**Goal:** Take the records below and print them verbatim up to and including the line that carries "return ragged_cover(spot_cover(across, down, spots), ruffle)".
--- begin ---
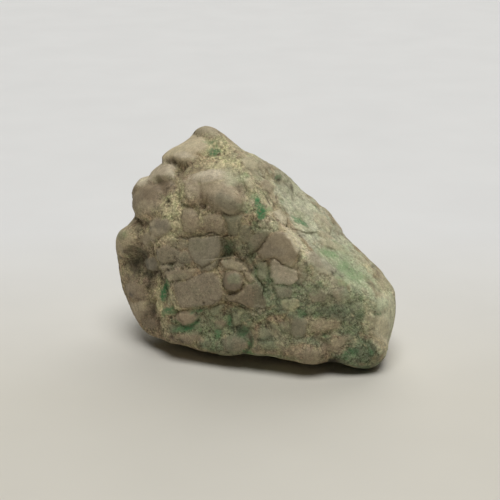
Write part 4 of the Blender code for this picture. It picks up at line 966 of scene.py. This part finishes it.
def rock_marks(at, ruffle):
    """Green, pale green, cream, and dirt with painted shade at each point, from 0 to 1.

    Each is the strongest of its torn patches, spots and lines; the dark part also fills joints and small
    pits with dirt, and hollows with painted shade, darker the deeper they sink. On the hidden side smooth
    noises stand in for the patches.
    """
    across, down = at.across, at.down

    def patches(spots):
        """The spots' cover on the show side, with torn edges."""
        return ragged_cover(spot_cover(across, down, spots), ruffle) * at.front

    veins = smooth_step(0.25, 0.60, smooth_noise(at.points, 15 * MM, 141) + ruffle * 0.5) * at.matrix
    green = np.maximum(patches(GREEN_SPOTS), 0.8 * veins * at.back)
    pale_veins = smooth_step(0.25, 0.7, smooth_noise(at.points, 17 * MM, 147) + ruffle * 0.5)
    pale_green = np.maximum(patches(PALE_GREEN_SPOTS), 0.6 * pale_veins * at.back)
    cream = np.maximum(patches(CREAM_SPOTS) * (1.0 - 0.8 * at.cover), 0.4 * at.matrix * at.back)
    # Pale spots and lines join the cream; one of them is a painted glint.
    light = np.maximum(spot_cover(across, down, LIGHT_SPOTS), line_cover(across, down, LIGHT_LINES))
    cream = np.maximum(cream, light * at.front)
    # Dark spots and lines: cracks and dirt, and painted shade in the crevice under the head, under the
    # brows and along shadow lines.
    dirt_and_shade = spot_cover(across, down, DARK_SPOTS) * (1.0 + ruffle)
    dirt_and_shade = np.maximum(dirt_and_shade, line_cover(across, down, DARK_LINES)) * at.front
    pits = smooth_step(0.50, 0.75, smooth_noise(at.points, 1.5 * MM, 203)) * at.matrix * (1.0 - at.chip)
    for other in (0.25 * np.clip(at.joint, 0.0, 1.0),
                  # Painted shade in hollows: darker the deeper the show side sinks.
                  0.35 * np.clip(-at.broad * at.facing / (2.4 * MM), 0.0, 1.0),
                  (0.3 + 0.65 * at.crumbly) * pits * (1.0 - 0.7 * at.slope)):
        dirt_and_shade = np.maximum(dirt_and_shade, other)
    return np.clip(np.stack([green, pale_green, cream, dirt_and_shade], axis=-1), 0.0, 1.0)


def stone_surface(settings):
    """The stone's points, faces, rock colour with smoothness, and marks.

    Each point lies along its ray at the broad form's distance plus the relief. The smoothness is
    that of clasts, chips and smooth places, less in the joints.
    """
    rays, quads = cube_grid(GRID_STEPS, GRID_PULL)
    at = survey_stone(rays)
    ruffle = 0.30 * smooth_noise(at.points, 2.4 * MM, 17) + 0.22 * smooth_noise(at.points, 1.0 * MM, 19)
    smoothness = np.maximum(at.plate, 0.40 * at.chip) * (1.0 - 0.6 * np.clip(at.joint, 0.0, 1.0))
    smoothness = np.maximum(smoothness, np.maximum(0.6 * at.slope, 0.9 * at.smooth))
    colour = np.concatenate([rock_colours(at, ruffle), smoothness[:, None]], axis=1)
    surface = at.points + rays * stone_relief(at, settings)[:, None]
    return stand_up(surface), quads, colour, rock_marks(at, ruffle)


def put_attribute(mesh, name, values):
    """Stores four numbers a point as a colour attribute."""
    layer = mesh.attributes.new(name, "FLOAT_COLOR", "POINT")
    layer.data.foreach_set("color", np.ascontiguousarray(values, dtype=np.float32).reshape(-1))


class NodeKit:
    """Adds shader nodes to one material."""

    def __init__(self, material):
        material.use_nodes = True
        self.tree = material.node_tree
        self.tree.nodes.clear()

    def node(self, kind, inputs=(), **settings):
        """Adds a node, sets its fields, and links or fills its inputs by name or number."""
        made = self.tree.nodes.new(kind)
        for field, value in settings.items():
            setattr(made, field, value)
        for key, value in dict(inputs).items():
            if isinstance(value, bpy.types.NodeSocket):
                self.tree.links.new(value, made.inputs[key])
            else:
                made.inputs[key].default_value = value
        return made

    def noise(self, where, size, detail=3.0, roughness=0.55):
        """Noise about size across, 0 to 1."""
        made = self.node("ShaderNodeTexNoise", {"Vector": where, "Scale": 1.0 / size, "Detail": detail,
                                                "Roughness": roughness})
        return made.outputs["Fac"]

    def ramp(self, value, low, high, to_low=0.0, to_high=1.0):
        """Maps low..high to to_low..to_high, clamped."""
        made = self.node("ShaderNodeMapRange", {"Value": value, "From Min": low, "From Max": high,
                                                "To Min": to_low, "To Max": to_high})
        return made.outputs["Result"]

    def math(self, operation, first, second=0.0):
        """One step of arithmetic on one or two values."""
        return self.node("ShaderNodeMath", {0: first, 1: second}, operation=operation).outputs[0]

    def times(self, first, second):
        """The product of two values."""
        return self.math("MULTIPLY", first, second)

    def thread(self, where, size):
        """1 along thin wandering lines, where a noise about size across crosses its middle value."""
        gap = self.math("ABSOLUTE", self.math("SUBTRACT", self.noise(where, size, 2.0, 0.5), 0.5))
        return self.ramp(gap, 0.0, 0.022, 1.0, 0.0)

    def mix(self, factor, first, second, mode="MIX"):
        """Mixes two colours by factor."""
        made = self.node("ShaderNodeMix", {0: factor, 6: first, 7: second},
                         data_type="RGBA", blend_type=mode)
        return made.outputs[2]

    def tint(self, first, second):
        """A colour times a shade or a second colour."""
        return self.mix(1.0, first, second, "MULTIPLY")


def rgba(colour):
    """A colour with full cover."""
    return (*colour, 1.0)


def rock_material(settings):
    """Weathered phosphate rock: the mesh's own colours, broken up by grain, crumbs, threads, and dirt with
    painted shade.

    The looseness at each point, 0 on a smooth clast and 1 in the loose matrix, says how much shows.
    """
    material = bpy.data.materials.new("breccia_rock_finish")
    kit = NodeKit(material)
    where = kit.node("ShaderNodeTexCoord").outputs["Object"]
    rock_source = kit.node("ShaderNodeAttribute", attribute_name="rock_colour")
    rock = rock_source.outputs["Color"]
    loose = kit.math("SUBTRACT", 1.0, rock_source.outputs["Alpha"])
    marks = kit.node("ShaderNodeAttribute", attribute_name="rock_marks")
    parts = kit.node("ShaderNodeSeparateColor", {"Color": marks.outputs["Color"]})
    green, pale_green, cream = parts.outputs
    dirt_and_shade = marks.outputs["Alpha"]

    def by_looseness(value, on_clasts, in_matrix):
        """A value times a share that runs from on_clasts to in_matrix."""
        return kit.times(value, kit.ramp(loose, 0.0, 1.0, on_clasts, in_matrix))

    grain = kit.noise(where, GRAIN_SIZE, 3.0, 0.65)
    speck = kit.noise(where, SPECK_SIZE, 2.0, 0.5)
    scatter = kit.noise(where, SCATTER_SIZE, 4.0, 0.7)
    crumbs = kit.node("ShaderNodeTexVoronoi", {"Vector": where, "Scale": 1.0 / FINE_CRUMB_SIZE})
    crumb_middle = crumbs.outputs["Distance"]
    crumb_shade = kit.ramp(crumb_middle, 0.15, 0.75, 1.18, 0.70)
    cracks = kit.node("ShaderNodeTexVoronoi", {"Vector": where, "Scale": 1.0 / CRACK_SIZE},
                      feature="DISTANCE_TO_EDGE")
    crack_shade = kit.ramp(cracks.outputs["Distance"], 0.01, 0.10, 0.64, 1.02)
    mottle = kit.ramp(kit.noise(where, 1.1 * MM, 4.0, 0.7), 0.3, 0.7, 0.86, 1.14)
    grain_shade = kit.math("ADD", 1.0, by_looseness(kit.ramp(grain, 0.35, 0.65, -0.24, 0.24), 0.60, 1.0))

    colour = kit.tint(rock, kit.ramp(kit.noise(where, PATCH_SIZE, 4.0, 0.6), 0.3, 0.7, 0.88, 1.12))
    colour = kit.tint(kit.tint(colour, mottle), grain_shade)
    tone = kit.ramp(kit.noise(where, 2.0 * MM, 4.0, 0.6), 0.36, 0.66, 0.66, 1.42)
    hue = kit.ramp(kit.noise(where, 3.1 * MM, 5.0, 0.7), 0.40, 0.60)
    hue_shade = kit.mix(hue, (0.92, 1.02, 0.88, 1.0), (1.08, 0.99, 1.0, 1.0))
    broken = colour
    for shade in (tone, hue_shade, crumb_shade, crack_shade):
        broken = kit.tint(broken, shade)
    colour = kit.mix(loose, colour, broken)

    dark_threads = by_looseness(kit.thread(where, 3.0 * MM), 0.25, 0.75)
    colour = kit.mix(dark_threads, colour, kit.tint(colour, (0.42, 0.38, 0.30, 1.0)))
    pale_threads = by_looseness(kit.thread(where, 2.3 * MM), 0.10, 0.80)
    colour = kit.mix(pale_threads, colour, kit.tint(rock, (1.6, 1.62, 1.6, 1.0)))
    chalk = by_looseness(kit.ramp(speck, 0.62, 0.70), 0.08, 0.75)
    colour = kit.mix(chalk, colour, kit.tint(rock, (1.55, 1.58, 1.55, 1.0)))
    for cover, breaks, whole, least, own_colour, shade in (
            (cream, speck, 0.56, 0.25, settings.cream, crumb_shade),
            (pale_green, scatter, 0.58, 0.30, settings.pale_green, grain_shade),
            (green, scatter, 0.54, 0.20, settings.deep_green, mottle)):
        shown = kit.times(cover, kit.ramp(breaks, 0.36, whole, least, 1.0))
        colour = kit.mix(shown, colour, kit.tint(rgba(own_colour), shade))
    pepper = by_looseness(kit.ramp(kit.noise(where, 0.9 * MM, 2.0, 0.5), 0.62, 0.70), 0.20, 0.75)
    colour = kit.mix(pepper, colour, kit.tint(colour, (0.35, 0.31, 0.24, 1.0)))
    # Dark marks: dirt in joints and pits, and painted shade in hollows, crevices and shadow lines.
    colour = kit.mix(kit.times(dirt_and_shade, kit.ramp(grain, 0.3, 0.65, 1.0, 0.75)), colour, rgba(settings.dirt_and_shade))

    height = kit.math("ADD", by_looseness(grain, 0.40, 1.0), by_looseness(crumb_middle, 0.0, -0.8))
    bump = kit.node("ShaderNodeBump", {"Height": height, "Strength": 0.7, "Distance": BUMP_HEIGHT})
    shader = kit.node("ShaderNodeBsdfPrincipled", {
        "Base Color": colour, "Roughness": kit.ramp(loose, 0.0, 1.0, 0.58, 0.90),
        "Normal": bump.outputs["Normal"], "Metallic": 0.0, "Specular IOR Level": 0.38})
    kit.node("ShaderNodeOutputMaterial", {"Surface": shader.outputs["BSDF"]})
    return material


class STONE_OT_build(bpy.types.Operator):
    """Build the stone over its plain solid"""

    bl_idname = "stone.build"
    bl_label = "Build stone"

    def execute(self, context):
        settings = context.scene.stone_settings
        points, quads, colour, marks = stone_surface(settings)
        mesh = bpy.data.meshes.new("breccia_stone")
        mesh.from_pydata(points.tolist(), [], quads.tolist())
        mesh.polygons.foreach_set("use_smooth", np.ones(len(mesh.polygons), dtype=bool))
        put_attribute(mesh, "rock_colour", colour)
        put_attribute(mesh, "rock_marks", marks)
        mesh.update()
        stone = bpy.data.objects.new("breccia_stone", mesh)
        context.scene.collection.objects.link(stone)
        mesh.materials.append(rock_material(settings))
        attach(stone, "root")
        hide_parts(NODE)
        return {"FINISHED"}


class STONE_OT_stage(bpy.types.Operator):
    """Set the floor, the lights and the camera"""

    bl_idname = "stone.stage"
    bl_label = "Set stage"

    def execute(self, context):
        settings = context.scene.stage_settings
        self.add_floor(context, settings)
        self.add_lights(context, settings)
        self.add_camera(context)
        context.scene.view_settings.view_transform = "Standard"
        return {"FINISHED"}

    def add_floor(self, context, settings):
        """A wide pale floor."""
        mesh = bpy.data.meshes.new("floor")
        corners = [(right * FLOOR_HALF, back * FLOOR_HALF, 0.0)
                   for right, back in ((-1, -1), (1, -1), (1, 1), (-1, 1))]
        mesh.from_pydata(corners, [], [(0, 1, 2, 3)])
        material = bpy.data.materials.new("pale_floor")
        kit = NodeKit(material)
        where = kit.node("ShaderNodeTexCoord").outputs["Object"]
        tone = kit.ramp(kit.noise(where, 0.05, 2.0, 0.5), 0.3, 0.7, 0.985, 1.015)
        away = kit.node("ShaderNodeSeparateXYZ", {0: where}).outputs[1]
        nearness = kit.ramp(away, -0.05, 0.13)
        colour = kit.mix(nearness, rgba(settings.floor_near), rgba(settings.floor_colour))
        shader = kit.node("ShaderNodeBsdfPrincipled", {
            "Base Color": kit.tint(colour, tone), "Roughness": 0.75, "Specular IOR Level": 0.2})
        kit.node("ShaderNodeOutputMaterial", {"Surface": shader.outputs["BSDF"]})
        mesh.materials.append(material)
        floor = bpy.data.objects.new("floor", mesh)
        context.scene.collection.objects.link(floor)

    def add_lights(self, context, settings):
        """One large soft light overhead, the glow of a bright wall behind, and an even fill."""
        self.add_soft_light(context, "key", KEY_WAY, settings.key_strength, settings.key_width)
        self.add_soft_light(context, "glow", GLOW_WAY, settings.glow_strength, settings.glow_width)
        world = bpy.data.worlds.new("soft_room")
        world.use_nodes = True
        background = world.node_tree.nodes["Background"]
        background.inputs["Color"].default_value = AIR_COLOUR
        background.inputs["Strength"].default_value = settings.fill_strength
        context.scene.world = world

    def add_soft_light(self, context, name, way, strength, width):
        """A wide, even light shining from one way on everything."""
        light = bpy.data.lights.new(name, "SUN")
        light.angle = width
        light.energy = strength
        light.color = LIGHT_COLOUR
        lamp = bpy.data.objects.new(name, light)
        lamp.location = Vector(way)
        lamp.rotation_euler = Vector(way).to_track_quat("Z", "Y").to_euler()
        context.scene.collection.objects.link(lamp)

    def add_camera(self, context):
        """A camera at the standpoint, aimed at the stone's inner centre."""
        target = Vector((ORIGIN_SHIFT[0], ORIGIN_SHIFT[1], CENTRE_HEIGHT))
        away = Vector((0.0, -math.cos(SIGHT_TILT), math.sin(SIGHT_TILT)))
        data = bpy.data.cameras.new("camera")
        data.sensor_width = SENSOR_WIDTH
        data.lens = SENSOR_WIDTH * SIGHT_DISTANCE / (PICTURE_STEPS * UNIT)
        data.shift_x = 0.5 - MIDDLE[0] / PICTURE_STEPS
        data.shift_y = MIDDLE[1] / PICTURE_STEPS - 0.5
        data.clip_start = 0.01
        camera = bpy.data.objects.new("camera", data)
        camera.location = target + away * SIGHT_DISTANCE
        camera.rotation_euler = (-away).to_track_quat("-Z", "Y").to_euler()
        context.scene.collection.objects.link(camera)
        context.scene.camera = camera


class STONE_PT_panel(bpy.types.Panel):
    """Stone tools in the 3D view's sidebar"""

    bl_idname = "STONE_PT_panel"
    bl_label = "Stone"
    bl_space_type = "VIEW_3D"
    bl_region_type = "UI"
    bl_category = "Stone"

    def draw(self, context):
        for operator in OPERATORS:
            self.layout.operator(operator.bl_idname)
        for group in (context.scene.stone_settings, context.scene.stage_settings):
            for name in group.__annotations__:
                self.layout.prop(group, name)


OPERATORS = (STONE_OT_build, STONE_OT_stage)
CLASSES = (StoneSettings, StageSettings, *OPERATORS, STONE_PT_panel)


def register():
    """Adds the classes and hangs both groups of settings on the scene."""
    for item in CLASSES:
        bpy.utils.register_class(item)
    bpy.types.Scene.stone_settings = bpy.props.PointerProperty(type=StoneSettings)
    bpy.types.Scene.stage_settings = bpy.props.PointerProperty(type=StageSettings)


def unregister():
    """Takes away all that register adds."""
    del bpy.types.Scene.stage_settings
    del bpy.types.Scene.stone_settings
    for item in reversed(CLASSES):
        bpy.utils.unregister_class(item)


def main():
    """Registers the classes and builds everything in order."""
    register()
    bpy.ops.stone.build()
    bpy.ops.stone.stage()


if __name__ == "__main__":
    main()
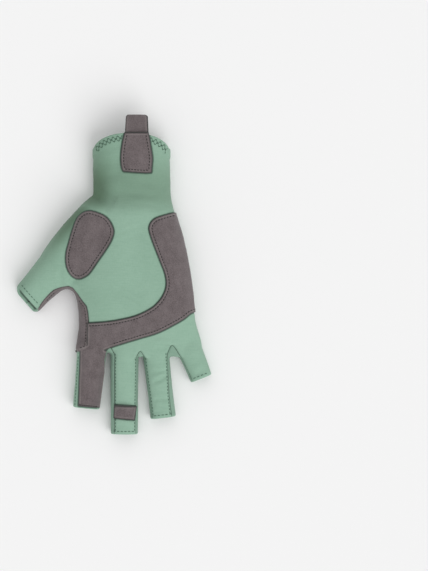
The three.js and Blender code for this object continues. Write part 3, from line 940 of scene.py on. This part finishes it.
--- end ---
**Output below:**
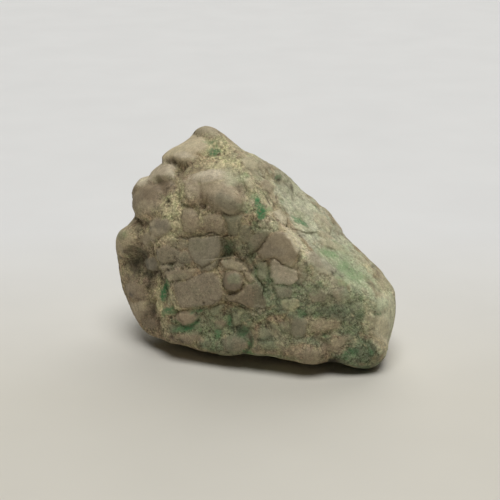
Write part 4 of the Blender code for this picture. It picks up at line 966 of scene.py. This part finishes it.
def rock_marks(at, ruffle):
    """Green, pale green, cream, and dirt with painted shade at each point, from 0 to 1.

    Each is the strongest of its torn patches, spots and lines; the dark part also fills joints and small
    pits with dirt, and hollows with painted shade, darker the deeper they sink. On the hidden side smooth
    noises stand in for the patches.
    """
    across, down = at.across, at.down

    def patches(spots):
        """The spots' cover on the show side, with torn edges."""
        return ragged_cover(spot_cover(across, down, spots), ruffle) * at.front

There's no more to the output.